Core Musical Elements and Terminology
- Vistar: The slow, gradual expansion of a Raga.
- Meend: A smooth glide from one note to another, essential for the “curves” of Hindustani melody.
- Gamak: A heavy oscillation on a note.
- Taan: A rapid musical phrase sung in a single breath, often using vowels or “Sargam” (note names).
- Bandish: A fixed melodic composition set to a specific Tala.
Key Instruments of the Hindustani Tradition
Hindustani music utilizes a distinct set of instruments categorized by the Natya Shastra classification system.
- Sitar: A plucked string instrument (Tata Vadya) popularized by Ravi Shankar.
- Sarod: A fretless string instrument known for its deep, introspective sound (Tata Vadya). (Key figure: Amjad Ali Khan).
- Bansuri: The bamboo flute (Sushira Vadya) associated with Lord Krishna. (Key figure: Hariprasad Chaurasia).
- Santur: A hammered dulcimer from Kashmir (Ghana Vadya). (Key figure: Shivkumar Sharma).
- Tabla: The primary rhythm keeper (Avanaddha Vadya). (Key figure: Zakir Hussain).
Comparative Facts: Hindustani vs. Carnatic
- Geography: Hindustani is prevalent in North India; Carnatic is restricted to the four Southern states.
- Freedom: Hindustani allows more scope for improvisation; Carnatic is more composition-centric.

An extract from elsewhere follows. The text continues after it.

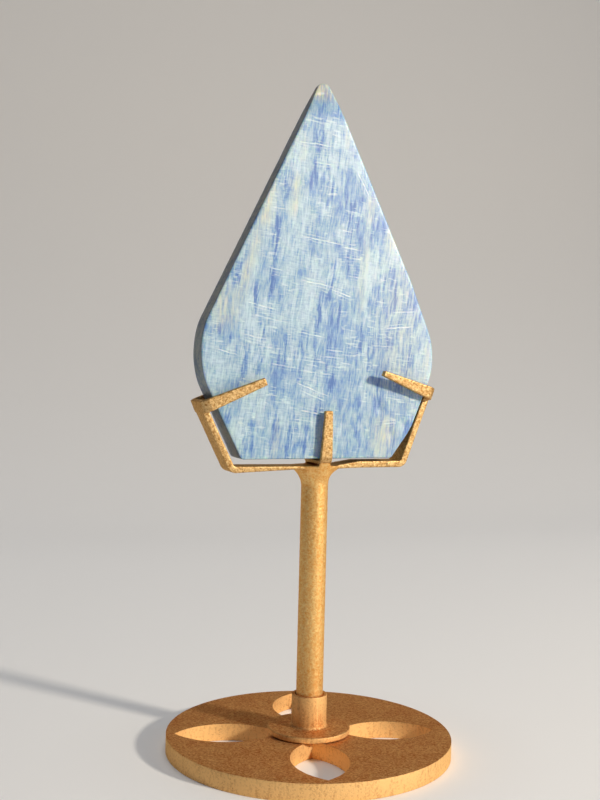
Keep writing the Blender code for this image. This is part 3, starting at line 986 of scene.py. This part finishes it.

- Classification: Hindustani uses the 10-Thaat system; Carnatic uses the 72-Melakarta system.
- Time Theory: Hindustani strictly adheres to Raga-Time association; Carnatic generally does not.

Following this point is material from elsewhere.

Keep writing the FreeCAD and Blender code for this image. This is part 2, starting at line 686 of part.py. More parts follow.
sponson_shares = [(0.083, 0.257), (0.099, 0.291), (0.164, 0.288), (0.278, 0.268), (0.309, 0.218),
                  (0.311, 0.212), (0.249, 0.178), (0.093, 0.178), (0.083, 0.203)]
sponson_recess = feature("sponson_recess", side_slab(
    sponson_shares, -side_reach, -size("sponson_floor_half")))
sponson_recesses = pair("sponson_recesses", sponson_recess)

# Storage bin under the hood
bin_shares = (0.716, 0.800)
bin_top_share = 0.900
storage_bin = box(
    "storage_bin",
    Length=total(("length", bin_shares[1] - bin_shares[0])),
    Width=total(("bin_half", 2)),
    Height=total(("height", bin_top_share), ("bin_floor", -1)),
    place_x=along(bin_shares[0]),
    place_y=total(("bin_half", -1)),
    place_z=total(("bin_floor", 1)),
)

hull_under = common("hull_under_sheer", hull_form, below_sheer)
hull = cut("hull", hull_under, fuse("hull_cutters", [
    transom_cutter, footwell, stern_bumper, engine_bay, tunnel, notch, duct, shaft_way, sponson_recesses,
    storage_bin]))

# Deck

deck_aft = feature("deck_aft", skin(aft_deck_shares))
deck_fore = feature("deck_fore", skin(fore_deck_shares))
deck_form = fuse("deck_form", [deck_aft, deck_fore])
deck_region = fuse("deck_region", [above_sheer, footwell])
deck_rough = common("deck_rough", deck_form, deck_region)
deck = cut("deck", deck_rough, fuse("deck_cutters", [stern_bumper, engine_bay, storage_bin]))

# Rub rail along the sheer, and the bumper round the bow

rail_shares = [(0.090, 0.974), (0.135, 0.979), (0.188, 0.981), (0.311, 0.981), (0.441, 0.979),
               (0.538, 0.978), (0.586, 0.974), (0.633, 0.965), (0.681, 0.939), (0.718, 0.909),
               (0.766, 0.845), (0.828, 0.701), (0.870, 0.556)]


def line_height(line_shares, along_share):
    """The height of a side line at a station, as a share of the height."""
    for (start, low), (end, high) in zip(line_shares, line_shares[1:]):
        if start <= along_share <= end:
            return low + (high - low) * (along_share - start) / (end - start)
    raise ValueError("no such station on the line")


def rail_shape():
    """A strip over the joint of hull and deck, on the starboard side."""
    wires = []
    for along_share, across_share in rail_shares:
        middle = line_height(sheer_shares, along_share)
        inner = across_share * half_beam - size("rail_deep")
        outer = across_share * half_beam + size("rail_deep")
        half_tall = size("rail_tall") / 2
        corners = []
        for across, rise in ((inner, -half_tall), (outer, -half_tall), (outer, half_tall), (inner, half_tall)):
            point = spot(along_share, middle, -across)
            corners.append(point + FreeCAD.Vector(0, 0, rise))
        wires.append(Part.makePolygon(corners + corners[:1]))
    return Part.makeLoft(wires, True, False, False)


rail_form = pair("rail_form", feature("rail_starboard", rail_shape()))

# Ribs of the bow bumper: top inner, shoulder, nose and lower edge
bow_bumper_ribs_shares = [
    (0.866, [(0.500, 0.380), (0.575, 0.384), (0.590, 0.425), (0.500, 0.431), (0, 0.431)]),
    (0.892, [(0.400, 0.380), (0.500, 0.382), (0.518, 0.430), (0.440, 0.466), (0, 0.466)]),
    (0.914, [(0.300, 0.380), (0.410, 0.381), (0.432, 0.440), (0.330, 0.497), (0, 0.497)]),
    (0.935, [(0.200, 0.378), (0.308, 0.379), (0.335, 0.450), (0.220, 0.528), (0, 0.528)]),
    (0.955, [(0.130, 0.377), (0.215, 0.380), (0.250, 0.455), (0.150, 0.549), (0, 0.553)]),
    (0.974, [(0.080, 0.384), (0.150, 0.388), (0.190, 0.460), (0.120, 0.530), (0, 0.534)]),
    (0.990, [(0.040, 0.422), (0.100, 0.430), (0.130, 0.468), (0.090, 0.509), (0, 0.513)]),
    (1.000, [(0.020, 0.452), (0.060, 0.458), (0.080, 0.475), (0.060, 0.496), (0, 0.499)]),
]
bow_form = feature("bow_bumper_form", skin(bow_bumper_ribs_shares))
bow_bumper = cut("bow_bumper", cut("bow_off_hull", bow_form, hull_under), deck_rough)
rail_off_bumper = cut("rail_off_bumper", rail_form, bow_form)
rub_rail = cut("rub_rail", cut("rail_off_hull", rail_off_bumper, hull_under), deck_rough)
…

- Language: Hindustani uses Braj Bhasha, Hindi, and Urdu; Carnatic uses Telugu, Kannada, Sanskrit, and Tamil.
Important Trivia for Competitive Exams
- Amir Khusrau: Known as the “Tuti-e-Hind” (Parrot of India), credited with inventing the Sitar and the Khayal style.

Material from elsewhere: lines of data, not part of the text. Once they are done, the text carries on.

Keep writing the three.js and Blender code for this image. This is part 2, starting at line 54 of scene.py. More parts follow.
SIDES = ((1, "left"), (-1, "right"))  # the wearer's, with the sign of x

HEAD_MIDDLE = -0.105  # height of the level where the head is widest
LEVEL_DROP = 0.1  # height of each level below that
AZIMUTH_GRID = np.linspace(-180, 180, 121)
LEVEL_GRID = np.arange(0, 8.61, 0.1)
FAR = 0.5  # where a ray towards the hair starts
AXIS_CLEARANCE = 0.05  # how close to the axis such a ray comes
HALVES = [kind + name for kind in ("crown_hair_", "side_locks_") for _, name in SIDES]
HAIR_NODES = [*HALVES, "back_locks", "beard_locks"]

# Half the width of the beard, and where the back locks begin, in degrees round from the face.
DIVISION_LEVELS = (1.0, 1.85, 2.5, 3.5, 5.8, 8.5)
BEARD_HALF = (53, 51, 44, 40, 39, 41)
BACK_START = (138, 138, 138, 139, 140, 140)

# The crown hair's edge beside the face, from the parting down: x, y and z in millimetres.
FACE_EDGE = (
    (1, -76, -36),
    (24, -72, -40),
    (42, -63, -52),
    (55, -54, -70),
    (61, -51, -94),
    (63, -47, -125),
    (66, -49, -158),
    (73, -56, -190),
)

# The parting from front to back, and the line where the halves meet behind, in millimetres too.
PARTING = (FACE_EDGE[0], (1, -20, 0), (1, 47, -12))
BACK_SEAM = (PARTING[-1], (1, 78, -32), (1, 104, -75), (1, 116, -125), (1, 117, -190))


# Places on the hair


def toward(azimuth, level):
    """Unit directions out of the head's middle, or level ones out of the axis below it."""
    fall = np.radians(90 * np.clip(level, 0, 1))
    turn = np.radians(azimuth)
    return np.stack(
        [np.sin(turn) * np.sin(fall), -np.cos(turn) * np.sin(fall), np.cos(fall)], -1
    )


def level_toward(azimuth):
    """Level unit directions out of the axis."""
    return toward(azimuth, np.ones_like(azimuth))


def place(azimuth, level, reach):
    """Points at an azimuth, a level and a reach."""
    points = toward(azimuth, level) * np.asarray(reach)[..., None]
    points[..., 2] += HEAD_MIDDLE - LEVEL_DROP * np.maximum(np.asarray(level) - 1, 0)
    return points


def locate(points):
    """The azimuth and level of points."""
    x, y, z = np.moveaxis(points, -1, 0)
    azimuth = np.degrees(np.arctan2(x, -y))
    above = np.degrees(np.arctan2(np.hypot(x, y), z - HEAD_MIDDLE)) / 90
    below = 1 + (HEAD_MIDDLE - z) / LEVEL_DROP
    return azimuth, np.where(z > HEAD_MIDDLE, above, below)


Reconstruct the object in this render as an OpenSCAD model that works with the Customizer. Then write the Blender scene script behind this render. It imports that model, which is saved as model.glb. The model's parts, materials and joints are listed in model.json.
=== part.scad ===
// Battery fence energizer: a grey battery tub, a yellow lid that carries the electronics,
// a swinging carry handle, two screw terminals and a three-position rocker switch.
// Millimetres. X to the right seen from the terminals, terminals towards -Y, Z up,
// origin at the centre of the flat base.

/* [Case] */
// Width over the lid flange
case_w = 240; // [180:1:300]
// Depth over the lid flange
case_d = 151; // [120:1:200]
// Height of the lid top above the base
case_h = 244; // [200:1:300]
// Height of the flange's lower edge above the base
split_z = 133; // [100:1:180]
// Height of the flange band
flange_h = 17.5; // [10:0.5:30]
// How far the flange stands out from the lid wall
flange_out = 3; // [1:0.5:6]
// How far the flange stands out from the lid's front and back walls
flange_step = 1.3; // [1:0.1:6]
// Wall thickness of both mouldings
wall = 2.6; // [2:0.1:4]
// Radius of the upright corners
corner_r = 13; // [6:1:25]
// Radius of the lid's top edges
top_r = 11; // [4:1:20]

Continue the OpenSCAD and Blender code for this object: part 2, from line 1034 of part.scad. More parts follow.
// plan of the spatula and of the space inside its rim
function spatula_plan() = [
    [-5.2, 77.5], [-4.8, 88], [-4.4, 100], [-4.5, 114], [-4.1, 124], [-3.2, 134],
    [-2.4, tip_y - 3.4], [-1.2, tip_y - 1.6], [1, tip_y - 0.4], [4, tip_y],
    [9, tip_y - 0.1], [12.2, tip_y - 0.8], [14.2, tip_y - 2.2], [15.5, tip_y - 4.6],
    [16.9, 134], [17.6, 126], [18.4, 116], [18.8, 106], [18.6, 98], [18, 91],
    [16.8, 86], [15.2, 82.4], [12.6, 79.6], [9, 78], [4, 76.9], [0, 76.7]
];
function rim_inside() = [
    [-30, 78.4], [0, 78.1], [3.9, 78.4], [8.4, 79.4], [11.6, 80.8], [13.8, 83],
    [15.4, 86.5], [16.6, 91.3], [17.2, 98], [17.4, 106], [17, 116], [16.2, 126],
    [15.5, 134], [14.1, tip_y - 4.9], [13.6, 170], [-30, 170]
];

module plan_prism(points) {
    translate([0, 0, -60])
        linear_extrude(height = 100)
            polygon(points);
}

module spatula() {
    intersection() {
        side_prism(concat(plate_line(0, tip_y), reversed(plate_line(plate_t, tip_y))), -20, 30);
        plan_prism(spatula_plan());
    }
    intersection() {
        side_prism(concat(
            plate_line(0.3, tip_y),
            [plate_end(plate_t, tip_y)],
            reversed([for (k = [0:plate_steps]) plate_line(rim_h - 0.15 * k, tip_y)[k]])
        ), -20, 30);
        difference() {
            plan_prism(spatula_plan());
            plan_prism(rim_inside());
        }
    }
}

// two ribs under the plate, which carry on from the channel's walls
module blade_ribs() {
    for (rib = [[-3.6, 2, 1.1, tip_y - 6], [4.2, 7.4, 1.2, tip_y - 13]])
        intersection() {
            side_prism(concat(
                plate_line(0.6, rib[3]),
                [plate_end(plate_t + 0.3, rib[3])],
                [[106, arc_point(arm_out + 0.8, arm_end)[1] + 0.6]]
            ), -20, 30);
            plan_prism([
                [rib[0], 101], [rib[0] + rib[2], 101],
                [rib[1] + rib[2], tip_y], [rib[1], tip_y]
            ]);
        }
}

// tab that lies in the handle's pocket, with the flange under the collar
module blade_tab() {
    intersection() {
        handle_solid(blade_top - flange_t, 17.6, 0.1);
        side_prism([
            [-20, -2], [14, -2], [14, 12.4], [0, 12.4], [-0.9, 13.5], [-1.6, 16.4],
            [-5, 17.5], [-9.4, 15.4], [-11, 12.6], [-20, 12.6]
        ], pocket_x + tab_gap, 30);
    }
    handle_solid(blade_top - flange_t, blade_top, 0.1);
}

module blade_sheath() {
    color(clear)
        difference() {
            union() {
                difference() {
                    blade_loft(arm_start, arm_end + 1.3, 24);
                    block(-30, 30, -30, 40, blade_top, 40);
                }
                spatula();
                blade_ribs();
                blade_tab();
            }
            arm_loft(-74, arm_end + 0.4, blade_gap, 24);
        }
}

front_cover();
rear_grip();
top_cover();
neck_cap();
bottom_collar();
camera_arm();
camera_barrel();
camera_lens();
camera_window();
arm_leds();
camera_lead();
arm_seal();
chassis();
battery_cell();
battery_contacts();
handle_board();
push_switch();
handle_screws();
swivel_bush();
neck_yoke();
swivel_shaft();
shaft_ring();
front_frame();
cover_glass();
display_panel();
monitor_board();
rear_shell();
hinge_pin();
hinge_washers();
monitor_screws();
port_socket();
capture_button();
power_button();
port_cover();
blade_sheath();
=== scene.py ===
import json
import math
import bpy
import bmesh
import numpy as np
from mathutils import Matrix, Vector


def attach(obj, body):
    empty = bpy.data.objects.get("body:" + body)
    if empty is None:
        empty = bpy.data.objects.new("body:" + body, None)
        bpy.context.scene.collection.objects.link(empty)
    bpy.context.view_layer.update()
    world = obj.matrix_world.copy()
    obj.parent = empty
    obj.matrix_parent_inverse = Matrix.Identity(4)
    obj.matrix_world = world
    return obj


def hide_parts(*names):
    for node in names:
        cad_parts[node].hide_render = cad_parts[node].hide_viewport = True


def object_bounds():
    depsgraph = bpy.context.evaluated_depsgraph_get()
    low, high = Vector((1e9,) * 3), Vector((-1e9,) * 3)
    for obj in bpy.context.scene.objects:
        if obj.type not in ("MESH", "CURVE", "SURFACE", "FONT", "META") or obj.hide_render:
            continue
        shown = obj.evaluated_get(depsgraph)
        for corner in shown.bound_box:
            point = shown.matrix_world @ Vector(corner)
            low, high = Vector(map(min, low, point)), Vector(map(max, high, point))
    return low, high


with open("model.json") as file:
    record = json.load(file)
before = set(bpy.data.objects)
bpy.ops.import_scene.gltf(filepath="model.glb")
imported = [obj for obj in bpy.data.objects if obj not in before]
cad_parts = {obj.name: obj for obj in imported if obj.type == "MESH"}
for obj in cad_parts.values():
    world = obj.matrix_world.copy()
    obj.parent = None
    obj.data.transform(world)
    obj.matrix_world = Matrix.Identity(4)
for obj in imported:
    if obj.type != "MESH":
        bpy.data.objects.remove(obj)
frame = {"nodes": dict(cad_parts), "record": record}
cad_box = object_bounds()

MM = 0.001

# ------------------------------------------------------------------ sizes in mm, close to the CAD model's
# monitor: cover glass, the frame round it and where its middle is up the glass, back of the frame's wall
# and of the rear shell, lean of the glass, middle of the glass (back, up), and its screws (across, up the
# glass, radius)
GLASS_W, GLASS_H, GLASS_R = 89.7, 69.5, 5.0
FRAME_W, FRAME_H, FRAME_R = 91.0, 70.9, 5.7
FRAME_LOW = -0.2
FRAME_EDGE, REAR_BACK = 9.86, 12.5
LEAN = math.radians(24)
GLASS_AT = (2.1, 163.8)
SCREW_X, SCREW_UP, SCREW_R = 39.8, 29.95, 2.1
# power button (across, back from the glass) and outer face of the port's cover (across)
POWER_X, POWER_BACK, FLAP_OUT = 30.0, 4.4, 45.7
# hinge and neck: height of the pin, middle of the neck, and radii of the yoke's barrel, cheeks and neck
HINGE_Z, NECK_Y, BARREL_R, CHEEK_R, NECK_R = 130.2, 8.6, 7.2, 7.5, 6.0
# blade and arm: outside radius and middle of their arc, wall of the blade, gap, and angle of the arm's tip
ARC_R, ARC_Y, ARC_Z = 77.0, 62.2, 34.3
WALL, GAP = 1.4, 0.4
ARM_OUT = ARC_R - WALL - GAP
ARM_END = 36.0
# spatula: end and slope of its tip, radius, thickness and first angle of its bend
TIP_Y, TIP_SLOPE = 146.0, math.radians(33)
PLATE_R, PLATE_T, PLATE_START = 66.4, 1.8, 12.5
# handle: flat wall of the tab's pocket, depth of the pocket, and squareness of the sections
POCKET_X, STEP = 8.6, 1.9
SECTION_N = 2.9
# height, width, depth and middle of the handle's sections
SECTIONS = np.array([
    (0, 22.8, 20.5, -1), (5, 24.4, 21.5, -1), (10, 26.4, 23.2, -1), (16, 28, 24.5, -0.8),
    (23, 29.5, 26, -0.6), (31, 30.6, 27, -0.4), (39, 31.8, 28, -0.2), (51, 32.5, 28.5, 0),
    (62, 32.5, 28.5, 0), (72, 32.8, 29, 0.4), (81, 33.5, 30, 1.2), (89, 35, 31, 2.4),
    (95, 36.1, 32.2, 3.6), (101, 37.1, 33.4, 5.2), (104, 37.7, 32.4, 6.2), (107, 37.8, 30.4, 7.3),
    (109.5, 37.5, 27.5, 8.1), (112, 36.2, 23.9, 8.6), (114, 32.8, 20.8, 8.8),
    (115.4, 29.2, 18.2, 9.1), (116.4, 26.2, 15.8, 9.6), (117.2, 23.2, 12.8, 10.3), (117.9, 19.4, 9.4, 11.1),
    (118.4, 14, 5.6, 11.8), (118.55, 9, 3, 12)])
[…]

- Mian Tansen: One of the Nine Gems of Akbar’s court; his works include Sangeeta Sara and Rajmala.
- Vishnu Narayan Bhatkhande: Often called the “Father of Modern Hindustani Music Theory” for his monumental work Hindustani Sangeet Paddhati.
- UNESCO Recognition: The Vedic Chanting of India (the root of Hindustani music) is inscribed on the UNESCO Representative List of the Intangible Cultural Heritage of Humanity.